DDMAL/VIM

Update Languages for "add new instrument name" feature

kunfang98927 opened this issue · 7 comments

Before I complete the "add new instrument name" feature. I have a question about updating language list in UMIL.

Based on my design, users can add new names to an instrument in a modal like this:

image

After the "publish" button is clicked, "wikidata_id" of the instrument, "language_code", "name", "source" will be saved to database. A new instrument name will be created by the following script in views/instrument_list.py:

InstrumentName.objects.create(
                    instrument=instrument,
                    language=language,
                    name=name,
                    source_name=source,
                )

According to our model design in models/instrument_name.py,

class InstrumentName(models.Model):
    instrument = models.ForeignKey("Instrument", on_delete=models.CASCADE)
    language = models.ForeignKey("Language", on_delete=models.PROTECT)
    name = models.CharField(max_length=100, blank=False)
    source_name = models.CharField(
        max_length=50, blank=False, help_text="Who or what called the instrument this?"
    )  # Stand-in for source data; format TBD

we should always choose a "instrument" and "language" from our database when publishing new instrument names. However, currently we only have two languages, "English" and "French", in our database. So should we synchronize as many languages as we can with Wikidata, or should we have our own language list (can be a subset of wikidata's language list) in UMIL so that users can choose from the list when adding new names for a instrument? @fujinaga @dchiller

A few comments:

  1. English and French were just chosen as initial options so I think we should feel free to add more now that are adding functionality to add more names.

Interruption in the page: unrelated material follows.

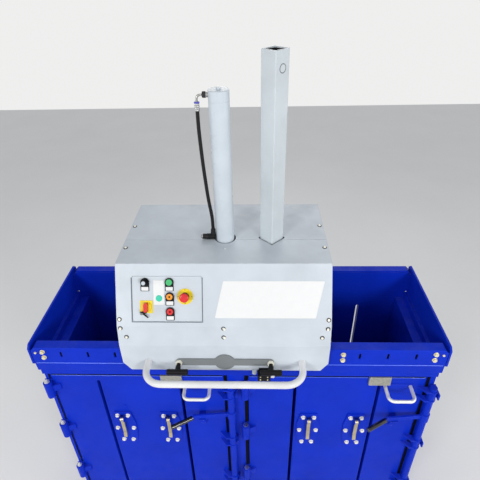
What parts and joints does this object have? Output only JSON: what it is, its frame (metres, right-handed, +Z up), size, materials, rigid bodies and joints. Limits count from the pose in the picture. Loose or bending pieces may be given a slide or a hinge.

  2. There is a set list of languages that can be used for the "names" of Q objects in Wikidata, so we could just add that set list to the database and periodically update if/as new options are added to Wikidata.

  3. Do we want people to be able to add languages not in Wikidata?

It seems that at the very least all languages in Wikidata should be supported.

Thank you for the comments.

3. Do we want people to be able to add languages not in Wikidata?

No. I think using wikidata's language list is enough for us.

@dchiller @fujinaga For the question "which languages are supported for adding item name to Wikidata", I haven't figured out the exact answer. Here is some other possible ways to get a language list.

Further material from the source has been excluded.